Shangri-La, celebrates the art of poetry:  one advantage is that the fissures we create are filled up by poetry and its attendant virtues.

13.1. What “fissures” do we create?

To put it tersely, the aches of existence: they’re different for different people.

14.  Thank you for expanding my vocabulary. I had to look up words such as pourboire, accismus, cantonments, and maquillage. All contribute to the musicality of your poems. How important is it to you to use words not used in common parlance?

I am not on a mission mode, words fall into a poem. If to my mind and ears they flow, I let them pass. The test for me is workability. The poem must work. That’s all there is to it.
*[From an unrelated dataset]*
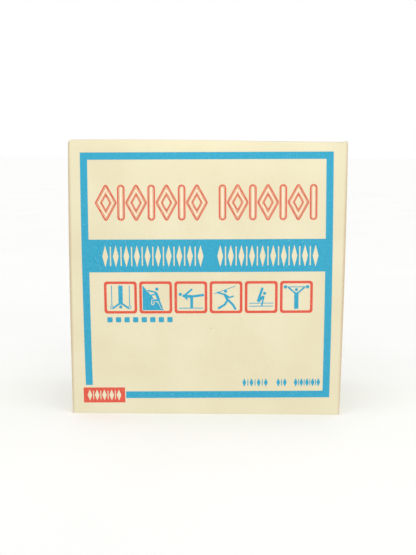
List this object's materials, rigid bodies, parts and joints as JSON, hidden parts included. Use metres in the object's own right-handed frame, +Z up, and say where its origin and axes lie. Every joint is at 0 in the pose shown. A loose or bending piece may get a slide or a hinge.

15. Final question, Sanjeev. Congratulations on winning the Hedgehog Full Fat Competition, due out next year. What inspired this new fourth collection?

Before I answer, I’ve to thank you for giving me this opportunity. I noticed your keen questioning and the interest with which you inquired about my work.
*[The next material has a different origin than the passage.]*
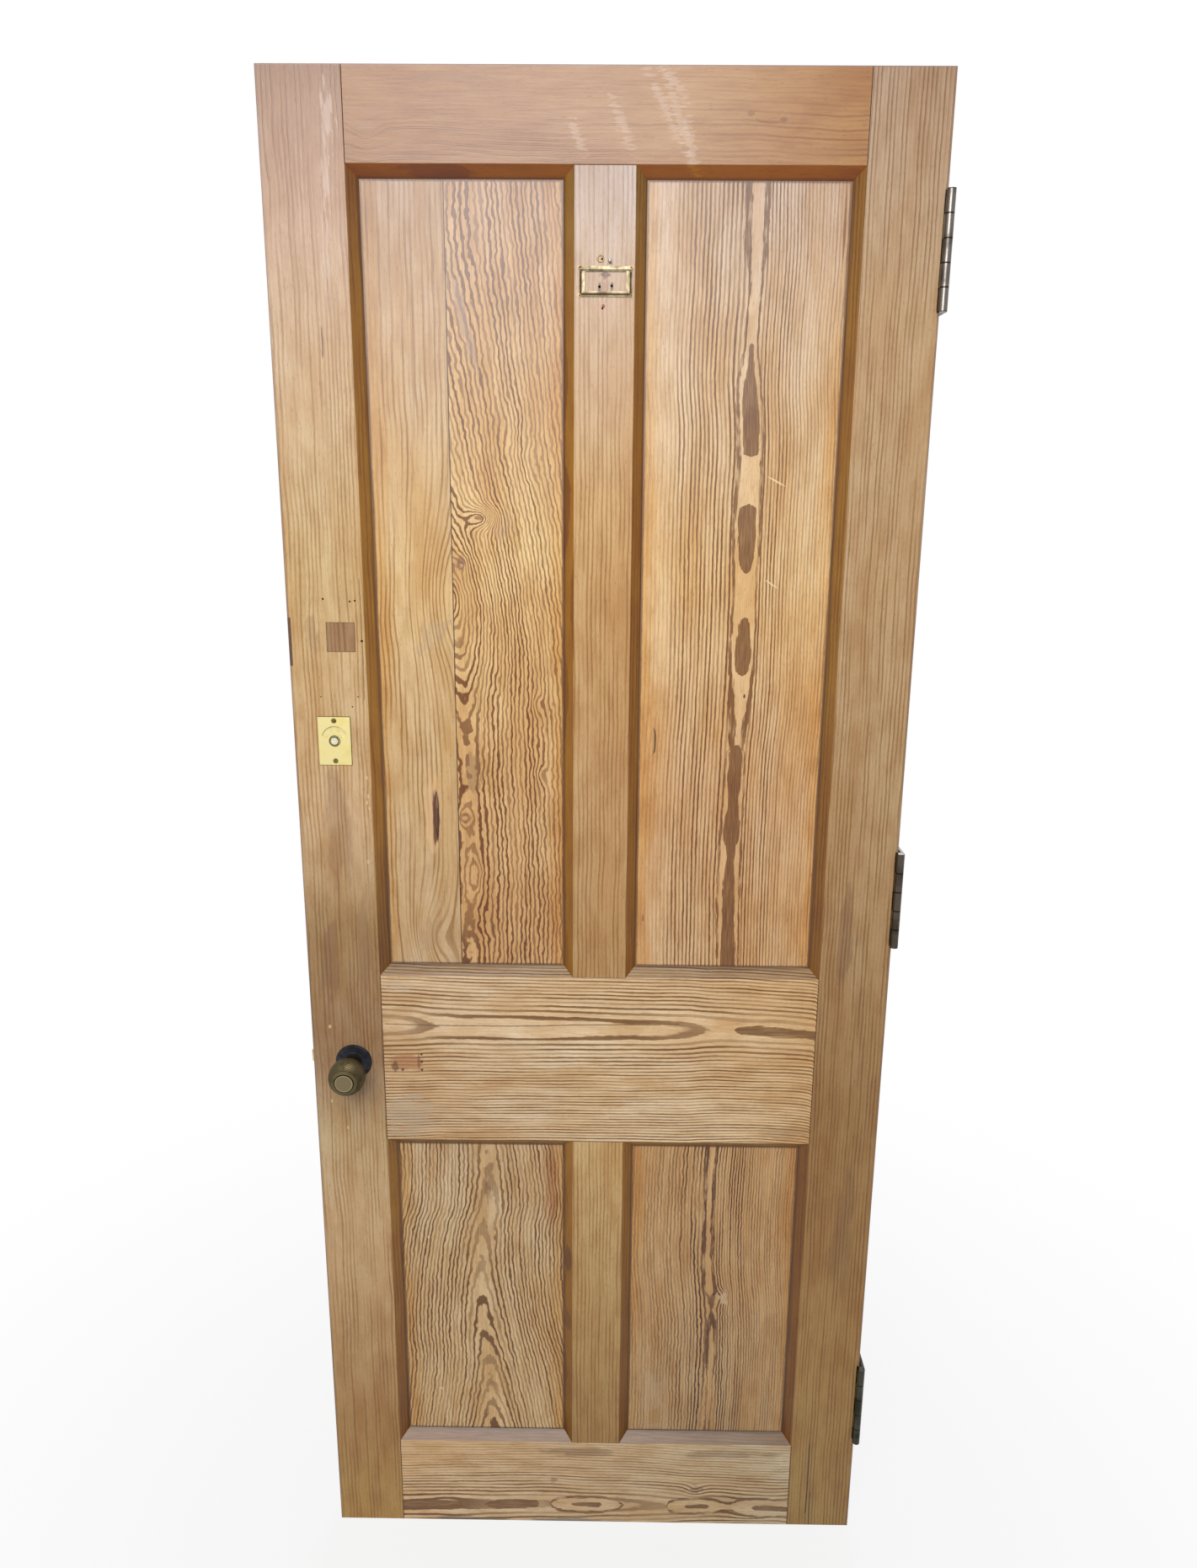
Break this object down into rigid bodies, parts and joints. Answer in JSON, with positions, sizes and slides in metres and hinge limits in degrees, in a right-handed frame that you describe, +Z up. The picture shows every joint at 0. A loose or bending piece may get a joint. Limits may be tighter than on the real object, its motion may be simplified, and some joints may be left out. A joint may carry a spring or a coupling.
{
  "type": "panelled interior door",
  "caption": "Solid pine panelled interior door leaf with splayed framing, butt hinges, ringed knobs on a mortise latch, a privacy bolt with an indicator plate, and a card frame.",
  "frame": {"origin": "under the middle of the leaf, half way through its thickness, at its bottom edge", "axes": "+X from the lock edge to the hinge edge, +Y from the near face (hinge knuckles, indicator plate) to the far face (bolt), +Z up"},
  "size_m": [0.775, 0.163, 1.95],
  "materials": {
    "pine": "waxed reclaimed pine, satin",
    "pine_panel": "waxed reclaimed pine boards, satin",
    "pine_wedge": "end grain, waxed",
    "pine_patch": "let-in pine patch, waxed",
    "aged_bronze": "olive-brown patina with worn ridges",
    "black_iron": "black, slightly glossy",
    "dark_steel": "dark oiled steel",
    "worn_steel": "bare steel, worn",
    "steel": "bare pressed steel",
    "polished_brass": "polished, pale yellow",
    "tarnished_brass": "tarnished, bright on the edges",
    "indicator_enamel": "cream enamel"
  },
  "bodies": {
    "frame_leaves": {"top_hinge_frame_leaf": "dark_steel", "top_hinge_pin": "worn_steel", "middle_hinge_frame_leaf": "dark_steel", "middle_hinge_pin": "worn_steel", "bottom_hinge_frame_leaf": "dark_steel", "bottom_hinge_pin": "worn_steel"},
    "knob": {"front_knob": "aged_bronze", "back_knob": "aged_bronze", "knob_spindle": "steel", "knob_grub_screws": "steel", "latch_follower": "steel"},
    "latch": {"latch_bolt": "polished_brass"},
    "indicator": {"indicator_disc": "indicator_enamel", "release_head": "polished_brass", "indicator_spindle": "steel", "bolt_crank": "steel", "thumb_turn": "polished_brass"},
    "privacy_bolt": {"privacy_bolt": "polished_brass"},
    "door": {"back_rose": "black_iron", "bolt_housing": "polished_brass", "bolt_housing_screws": "polished_brass", "bottom_hinge_door_leaf": "dark_steel", "bottom_hinge_screws": "dark_steel", "bottom_rail": "pine", "bottom_rail_wedges": "pine_wedge", "card_frame": "tarnished_brass", "card_frame_pins": "black_iron", "edge_patch": "pine_patch", "forend_screws": "polished_brass", "front_rose": "black_iron", "hinge_stile": "pine", "indicator_plate": "polished_brass", "indicator_plate_screws": "polished_brass", "latch_case": "steel", "latch_cover": "steel", "latch_cover_screws": "steel", "latch_forend": "polished_brass", "latch_spring": "steel", "lock_rail": "pine", "lock_rail_wedges": "pine_wedge", "lock_stile": "pine", "lower_left_panel": "pine_panel", "lower_muntin": "pine", "lower_right_panel": "pine_panel", "middle_hinge_door_leaf": "dark_steel", "middle_hinge_screws": "dark_steel", "rose_screws": "black_iron", "square_patch": "pine_patch", "top_hinge_door_leaf": "dark_steel", "top_hinge_screws": "dark_steel", "top_rail": "pine", "top_rail_wedges": "pine_wedge", "upper_left_panel_inner_board": "pine_panel", "upper_left_panel_outer_board": "pine_panel", "upper_muntin": "pine", "upper_right_panel": "pine_panel"}
  },
  "joints": [
    {"name": "door_swing", "type": "hinge", "parent": "frame_leaves", "child": "door", "pos_m": [0.3829, -0.0255, 0], "axis": [0, 0, 1], "range_deg": [0, 175]},
    {"name": "knob_turn", "type": "hinge", "parent": "door", "child": "knob", "pos_m": [-0.327, 0, 0.7597], "axis": [0, 1, 0], "range_deg": [0, 30]},
    {"name": "latch_slide", "type": "slide", "parent": "door", "child": "latch", "axis": [1, 0, 0], "range_m": [0, 0.006], "stiffness_N_per_m": 300, "springref_m": -0.01, "deforming": ["latch_spring"]},
    {"name": "indicator_turn", "type": "hinge", "parent": "door", "child": "indicator", "pos_m": [-0.3305, 0, 1.1995], "axis": [0, 1, 0], "range_deg": [0, 90]},
    {"name": "bolt_throw", "type": "slide", "parent": "door", "child": "privacy_bolt", "axis": [-1, 0, 0], "range_m": [0, 0.01301]}
  ],
  "couplings": [
    {"joint": "latch_slide", "follows": "knob_turn", "m_per_rad": 0.011459},
    {"joint": "bolt_throw", "follows": "indicator_turn", "m_per_rad": 0.0082761}
  ]
}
The answer is broadly the same as to what inspired, This Summer and That Summer or Nine Summers Later or Suddenly For Someone, my books before Wrappings in Bespoke.

Paul, once again, thank you for this platform.

7 thoughts on “Wombwell Rainbow Interviews: Sanjeev Sethi

  1. Gopal Lahiri, thank you. Your appreciation means a lot.
    For someone who writes powerful lines as the one quoted below.

    Edited version:
    Poetry is not an end to itself but an echo. There is space for both loose inspiration and informed engagement.

    Gopal Lahiri to Paul Brookes in Wombwell Rainbow Interviews.

  2. Gopal Lahiri, thank you. Your appreciation means a lot.
    For someone who writes powerful lines as the one quoted below.

    Edited version:
    Poetry is not an end to itself but an echo. There is space for both loose inspiration and informed engagement.

    Gopal Lahiri to Paul Brookes in Wombwell Rainbow Interviews.

  3. Love reading all your interviews, as they often speak to me on a much deeper level. This one is no different.